After World War II, when Cinco de Mayo celebrations were reborn in California and Texas, they became both celebrations of the shared victories of the newly emerging Chicana/o movement and Dr. King’s civil rights movement against the old Jim Crow. In the 1950’s, inspired by the success of anti-colonial struggles across the world, Cinco de Mayo became a holiday celebrating the national independence of Mexico and the struggle for freedom of the oppressed, worldwide.


Cinco de Mayo, then, is a holiday born out of the fight of slaves for freedom, the defeat of the old Jim Crow, and the right of Mexico and other nations to self-determination. The real Cinco de Mayo is about freedom, equality, and dignity, and the proof that victories can be won when oppressed  people unite and fight as one.
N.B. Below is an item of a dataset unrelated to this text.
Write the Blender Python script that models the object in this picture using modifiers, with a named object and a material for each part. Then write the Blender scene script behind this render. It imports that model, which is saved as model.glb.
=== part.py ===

Cinco de Mayo in Detroit embodies the spirit of Detroit’s historic contributions to the struggle for freedom. In Detroit, the day expresses the Latina/o and black communities’ determination to fight together for justice. The day symbolizes our common commitment to resistance against the attacks on our rights, resources, and opportunities—our struggles against oppression from the Civil War to the 1967 uprising to today’s struggle to save our schools and neighborhoods.

Full citizenship rights for all people who live here, go to school here, work here, and otherwise contribute to this society. Latina/o, black, Asian, Arab, Native American, white, immigrants with and without papers—we are ALL Americans.
Open the borders—give people the same rights that NAFTA provides to the corporations for unrestricted passage across borders.

  • No more deportations.
  • Make all young people brought by their parents full citizens now.
  • No fines for the millions of people without papers who are here now.
  • Stop long probationary periods for people to gain citizenship. Create a quick and cheap pathway to citizenship for all undocumented people.
  • Pass the federal DREAM Act now!
  • Join the new movement to stand up for Detroit: No more school closures! Stop the attacks on our schools and neighborhoods!